Up to and including the line that contains "RIVET_X = (-7.15, 7.15)", repeat each line of the data exactly, starting from the first.

■ GIVEN INFORMATION ■
⁂
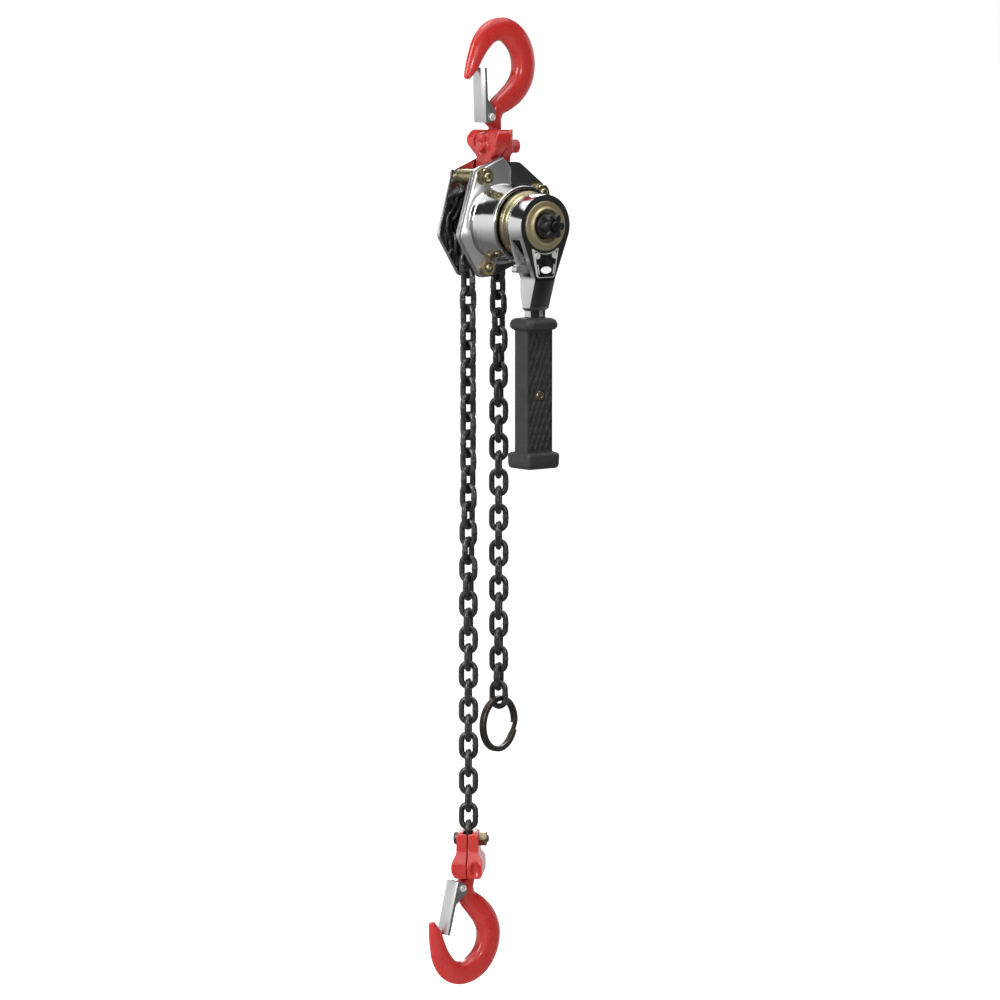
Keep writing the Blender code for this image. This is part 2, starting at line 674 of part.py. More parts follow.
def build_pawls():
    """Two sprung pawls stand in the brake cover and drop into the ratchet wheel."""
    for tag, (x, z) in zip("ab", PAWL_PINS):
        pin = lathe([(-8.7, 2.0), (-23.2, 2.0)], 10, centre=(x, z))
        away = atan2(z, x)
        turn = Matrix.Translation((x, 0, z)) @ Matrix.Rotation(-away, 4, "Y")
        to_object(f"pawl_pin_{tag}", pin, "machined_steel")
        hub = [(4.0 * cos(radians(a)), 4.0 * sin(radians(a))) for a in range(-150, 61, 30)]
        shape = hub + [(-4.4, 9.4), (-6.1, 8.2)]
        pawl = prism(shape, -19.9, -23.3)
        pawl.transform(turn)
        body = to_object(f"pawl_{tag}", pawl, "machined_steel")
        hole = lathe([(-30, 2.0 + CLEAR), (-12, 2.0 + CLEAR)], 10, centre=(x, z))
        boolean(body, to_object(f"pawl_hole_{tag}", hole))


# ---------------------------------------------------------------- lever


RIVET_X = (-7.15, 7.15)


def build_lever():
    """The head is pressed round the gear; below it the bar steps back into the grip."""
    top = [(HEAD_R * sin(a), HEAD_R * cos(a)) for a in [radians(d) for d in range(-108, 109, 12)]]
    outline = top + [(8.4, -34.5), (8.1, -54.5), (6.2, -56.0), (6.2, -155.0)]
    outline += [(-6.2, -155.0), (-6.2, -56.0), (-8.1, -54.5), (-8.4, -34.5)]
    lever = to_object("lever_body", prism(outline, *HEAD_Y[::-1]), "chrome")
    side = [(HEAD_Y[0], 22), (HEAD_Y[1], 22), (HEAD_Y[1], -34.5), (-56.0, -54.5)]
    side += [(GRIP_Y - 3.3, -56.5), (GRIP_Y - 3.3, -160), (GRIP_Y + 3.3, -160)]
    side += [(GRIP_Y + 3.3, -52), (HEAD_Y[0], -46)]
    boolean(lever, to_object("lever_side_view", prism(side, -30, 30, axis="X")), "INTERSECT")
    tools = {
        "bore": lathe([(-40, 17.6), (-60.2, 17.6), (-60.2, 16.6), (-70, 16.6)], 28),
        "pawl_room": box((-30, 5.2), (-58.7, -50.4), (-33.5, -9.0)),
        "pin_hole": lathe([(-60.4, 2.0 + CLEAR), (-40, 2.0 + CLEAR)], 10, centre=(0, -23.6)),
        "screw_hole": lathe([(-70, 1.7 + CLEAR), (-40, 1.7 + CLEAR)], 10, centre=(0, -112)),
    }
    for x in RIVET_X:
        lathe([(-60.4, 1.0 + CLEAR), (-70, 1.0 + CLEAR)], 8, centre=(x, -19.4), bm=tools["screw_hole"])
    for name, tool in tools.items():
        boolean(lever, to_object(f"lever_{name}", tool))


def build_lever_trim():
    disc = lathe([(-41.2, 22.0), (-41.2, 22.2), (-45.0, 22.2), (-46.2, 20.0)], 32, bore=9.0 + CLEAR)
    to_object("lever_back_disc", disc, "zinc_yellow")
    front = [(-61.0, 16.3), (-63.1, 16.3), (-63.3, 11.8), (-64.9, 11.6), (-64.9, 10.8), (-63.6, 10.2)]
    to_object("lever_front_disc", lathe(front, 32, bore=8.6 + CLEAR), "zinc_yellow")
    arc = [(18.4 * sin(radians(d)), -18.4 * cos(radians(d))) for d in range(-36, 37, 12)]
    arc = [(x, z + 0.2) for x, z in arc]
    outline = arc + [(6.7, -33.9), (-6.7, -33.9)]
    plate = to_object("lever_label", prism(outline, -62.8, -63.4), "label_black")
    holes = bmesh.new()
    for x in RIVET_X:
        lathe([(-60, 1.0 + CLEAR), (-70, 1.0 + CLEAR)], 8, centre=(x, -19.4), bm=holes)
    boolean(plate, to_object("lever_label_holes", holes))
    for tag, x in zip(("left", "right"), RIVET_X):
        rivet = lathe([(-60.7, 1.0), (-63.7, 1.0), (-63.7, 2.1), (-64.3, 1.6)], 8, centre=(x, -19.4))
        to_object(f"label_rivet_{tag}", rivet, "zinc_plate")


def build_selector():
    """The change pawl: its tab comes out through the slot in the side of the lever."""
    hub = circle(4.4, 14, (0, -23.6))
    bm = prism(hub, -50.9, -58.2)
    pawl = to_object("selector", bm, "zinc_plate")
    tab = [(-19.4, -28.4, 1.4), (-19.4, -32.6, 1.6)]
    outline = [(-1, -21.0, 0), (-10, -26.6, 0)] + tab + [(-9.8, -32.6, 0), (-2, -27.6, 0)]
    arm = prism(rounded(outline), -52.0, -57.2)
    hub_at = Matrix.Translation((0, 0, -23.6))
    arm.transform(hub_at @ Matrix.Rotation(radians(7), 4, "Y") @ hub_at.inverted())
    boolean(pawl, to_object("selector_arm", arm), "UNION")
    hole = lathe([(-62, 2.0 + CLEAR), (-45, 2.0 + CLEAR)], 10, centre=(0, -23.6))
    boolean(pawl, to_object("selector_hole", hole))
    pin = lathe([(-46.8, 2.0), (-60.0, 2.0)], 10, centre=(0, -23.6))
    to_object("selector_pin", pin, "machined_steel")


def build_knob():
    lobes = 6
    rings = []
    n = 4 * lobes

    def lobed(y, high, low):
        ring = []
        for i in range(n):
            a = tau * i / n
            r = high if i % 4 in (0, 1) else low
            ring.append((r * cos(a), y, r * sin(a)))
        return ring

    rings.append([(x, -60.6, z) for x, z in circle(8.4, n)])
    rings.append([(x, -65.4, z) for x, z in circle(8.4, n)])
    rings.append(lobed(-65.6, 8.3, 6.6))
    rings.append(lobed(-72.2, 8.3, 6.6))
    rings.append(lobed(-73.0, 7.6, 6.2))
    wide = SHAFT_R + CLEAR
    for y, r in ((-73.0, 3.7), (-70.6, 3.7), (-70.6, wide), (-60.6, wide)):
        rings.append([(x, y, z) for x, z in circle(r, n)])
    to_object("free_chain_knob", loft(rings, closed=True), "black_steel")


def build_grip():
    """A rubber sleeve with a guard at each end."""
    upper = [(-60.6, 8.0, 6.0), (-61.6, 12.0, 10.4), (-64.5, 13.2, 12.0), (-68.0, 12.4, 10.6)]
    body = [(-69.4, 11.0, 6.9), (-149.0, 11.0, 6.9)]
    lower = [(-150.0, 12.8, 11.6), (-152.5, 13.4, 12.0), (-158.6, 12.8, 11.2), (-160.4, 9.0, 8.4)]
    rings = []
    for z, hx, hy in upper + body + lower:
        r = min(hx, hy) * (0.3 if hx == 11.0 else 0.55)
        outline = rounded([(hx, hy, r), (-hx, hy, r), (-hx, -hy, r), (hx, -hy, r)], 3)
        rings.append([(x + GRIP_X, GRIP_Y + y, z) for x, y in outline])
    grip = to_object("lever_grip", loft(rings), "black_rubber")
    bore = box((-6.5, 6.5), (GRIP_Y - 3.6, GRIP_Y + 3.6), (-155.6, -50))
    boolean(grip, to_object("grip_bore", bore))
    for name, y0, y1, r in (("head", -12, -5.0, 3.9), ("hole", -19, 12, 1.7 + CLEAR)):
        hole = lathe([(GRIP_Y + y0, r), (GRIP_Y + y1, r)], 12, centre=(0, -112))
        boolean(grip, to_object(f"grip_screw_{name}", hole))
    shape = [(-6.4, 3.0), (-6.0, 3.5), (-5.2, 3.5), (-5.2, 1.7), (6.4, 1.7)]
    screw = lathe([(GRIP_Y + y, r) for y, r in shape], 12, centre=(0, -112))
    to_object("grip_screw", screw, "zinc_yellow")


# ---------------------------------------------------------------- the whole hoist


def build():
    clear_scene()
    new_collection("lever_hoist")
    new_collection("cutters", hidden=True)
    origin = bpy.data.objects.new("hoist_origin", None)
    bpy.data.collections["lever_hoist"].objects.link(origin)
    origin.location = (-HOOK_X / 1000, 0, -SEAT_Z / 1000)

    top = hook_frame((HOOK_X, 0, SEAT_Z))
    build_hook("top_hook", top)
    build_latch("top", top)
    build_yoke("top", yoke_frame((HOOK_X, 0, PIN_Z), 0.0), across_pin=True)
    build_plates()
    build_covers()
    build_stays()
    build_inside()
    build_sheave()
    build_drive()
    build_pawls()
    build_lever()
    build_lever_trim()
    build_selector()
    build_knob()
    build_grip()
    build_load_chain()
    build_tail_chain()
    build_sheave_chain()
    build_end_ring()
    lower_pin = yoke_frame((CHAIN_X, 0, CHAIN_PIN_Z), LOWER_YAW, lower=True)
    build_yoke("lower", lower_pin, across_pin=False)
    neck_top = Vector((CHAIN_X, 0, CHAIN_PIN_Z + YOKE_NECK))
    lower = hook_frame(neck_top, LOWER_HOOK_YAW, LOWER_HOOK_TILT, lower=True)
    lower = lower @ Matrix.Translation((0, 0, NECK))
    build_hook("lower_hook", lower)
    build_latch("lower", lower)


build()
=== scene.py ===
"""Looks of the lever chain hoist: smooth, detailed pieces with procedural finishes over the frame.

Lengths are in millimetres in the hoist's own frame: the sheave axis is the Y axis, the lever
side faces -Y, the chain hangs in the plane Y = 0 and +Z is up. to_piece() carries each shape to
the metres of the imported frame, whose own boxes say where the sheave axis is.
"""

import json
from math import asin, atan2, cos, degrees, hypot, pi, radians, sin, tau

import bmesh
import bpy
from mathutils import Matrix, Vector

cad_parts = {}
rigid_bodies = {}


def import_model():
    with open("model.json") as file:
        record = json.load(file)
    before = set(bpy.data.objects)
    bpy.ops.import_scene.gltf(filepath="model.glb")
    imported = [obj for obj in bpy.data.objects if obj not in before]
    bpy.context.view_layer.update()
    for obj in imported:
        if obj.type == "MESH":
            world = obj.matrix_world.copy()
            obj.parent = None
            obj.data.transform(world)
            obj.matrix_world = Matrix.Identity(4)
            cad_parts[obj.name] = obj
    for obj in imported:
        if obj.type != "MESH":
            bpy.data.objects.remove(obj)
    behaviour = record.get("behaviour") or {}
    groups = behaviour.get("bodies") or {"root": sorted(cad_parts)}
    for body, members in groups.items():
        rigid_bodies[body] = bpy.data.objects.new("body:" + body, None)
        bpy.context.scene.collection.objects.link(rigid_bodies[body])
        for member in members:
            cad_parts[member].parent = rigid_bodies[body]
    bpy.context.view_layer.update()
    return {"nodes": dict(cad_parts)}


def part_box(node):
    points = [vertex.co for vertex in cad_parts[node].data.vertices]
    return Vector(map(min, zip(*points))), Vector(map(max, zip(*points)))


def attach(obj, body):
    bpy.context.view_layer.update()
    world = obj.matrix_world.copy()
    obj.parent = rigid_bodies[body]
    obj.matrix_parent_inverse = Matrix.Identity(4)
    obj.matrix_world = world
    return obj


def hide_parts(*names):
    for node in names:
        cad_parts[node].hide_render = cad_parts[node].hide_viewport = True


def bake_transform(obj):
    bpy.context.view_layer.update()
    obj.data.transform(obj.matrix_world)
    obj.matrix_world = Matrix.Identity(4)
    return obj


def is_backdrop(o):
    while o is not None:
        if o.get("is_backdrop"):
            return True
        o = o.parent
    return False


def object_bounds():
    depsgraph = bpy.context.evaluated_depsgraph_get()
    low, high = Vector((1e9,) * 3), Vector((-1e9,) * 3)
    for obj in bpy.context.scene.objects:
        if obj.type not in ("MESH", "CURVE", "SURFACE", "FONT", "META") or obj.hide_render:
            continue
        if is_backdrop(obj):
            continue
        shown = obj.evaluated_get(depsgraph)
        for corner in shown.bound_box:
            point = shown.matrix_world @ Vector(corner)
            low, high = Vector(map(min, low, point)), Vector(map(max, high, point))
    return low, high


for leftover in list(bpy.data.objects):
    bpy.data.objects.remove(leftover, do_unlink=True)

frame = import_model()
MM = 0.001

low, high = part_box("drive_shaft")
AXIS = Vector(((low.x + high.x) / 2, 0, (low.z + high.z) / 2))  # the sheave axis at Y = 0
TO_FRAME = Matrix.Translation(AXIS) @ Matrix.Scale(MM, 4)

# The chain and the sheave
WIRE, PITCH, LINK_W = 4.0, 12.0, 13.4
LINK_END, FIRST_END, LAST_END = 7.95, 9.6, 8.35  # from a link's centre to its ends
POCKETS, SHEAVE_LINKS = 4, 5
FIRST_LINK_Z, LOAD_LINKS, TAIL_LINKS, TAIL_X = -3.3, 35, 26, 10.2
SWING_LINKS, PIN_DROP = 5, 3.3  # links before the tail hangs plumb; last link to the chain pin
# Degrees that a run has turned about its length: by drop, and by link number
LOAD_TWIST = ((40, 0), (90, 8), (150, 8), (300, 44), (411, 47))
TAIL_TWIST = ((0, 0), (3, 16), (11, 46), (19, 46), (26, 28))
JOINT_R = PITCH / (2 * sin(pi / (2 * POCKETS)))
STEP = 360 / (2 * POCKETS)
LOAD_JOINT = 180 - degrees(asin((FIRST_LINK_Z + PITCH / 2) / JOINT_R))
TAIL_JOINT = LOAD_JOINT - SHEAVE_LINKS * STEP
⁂
■ RESULT OF THE TASK ■
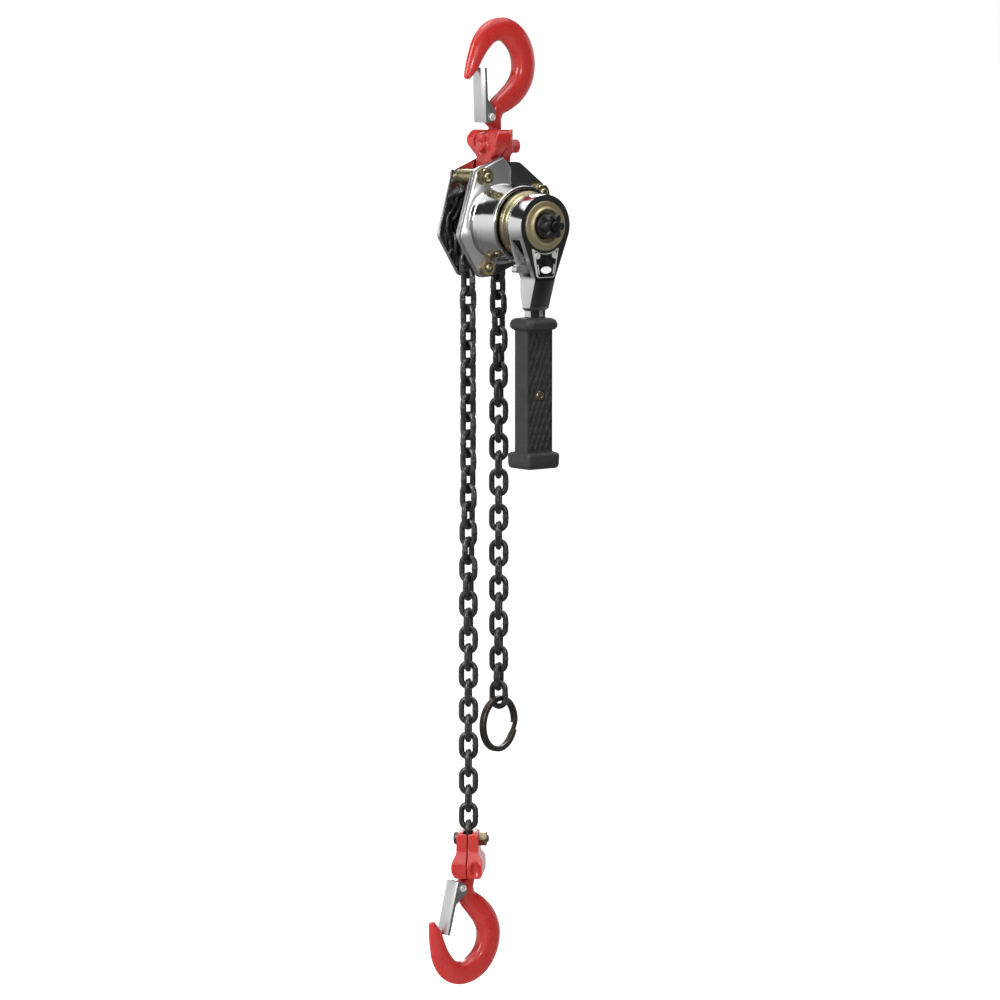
Keep writing the Blender code for this image. This is part 2, starting at line 674 of part.py. More parts follow.
def build_pawls():
    """Two sprung pawls stand in the brake cover and drop into the ratchet wheel."""
    for tag, (x, z) in zip("ab", PAWL_PINS):
        pin = lathe([(-8.7, 2.0), (-23.2, 2.0)], 10, centre=(x, z))
        away = atan2(z, x)
        turn = Matrix.Translation((x, 0, z)) @ Matrix.Rotation(-away, 4, "Y")
        to_object(f"pawl_pin_{tag}", pin, "machined_steel")
        hub = [(4.0 * cos(radians(a)), 4.0 * sin(radians(a))) for a in range(-150, 61, 30)]
        shape = hub + [(-4.4, 9.4), (-6.1, 8.2)]
        pawl = prism(shape, -19.9, -23.3)
        pawl.transform(turn)
        body = to_object(f"pawl_{tag}", pawl, "machined_steel")
        hole = lathe([(-30, 2.0 + CLEAR), (-12, 2.0 + CLEAR)], 10, centre=(x, z))
        boolean(body, to_object(f"pawl_hole_{tag}", hole))


# ---------------------------------------------------------------- lever


RIVET_X = (-7.15, 7.15)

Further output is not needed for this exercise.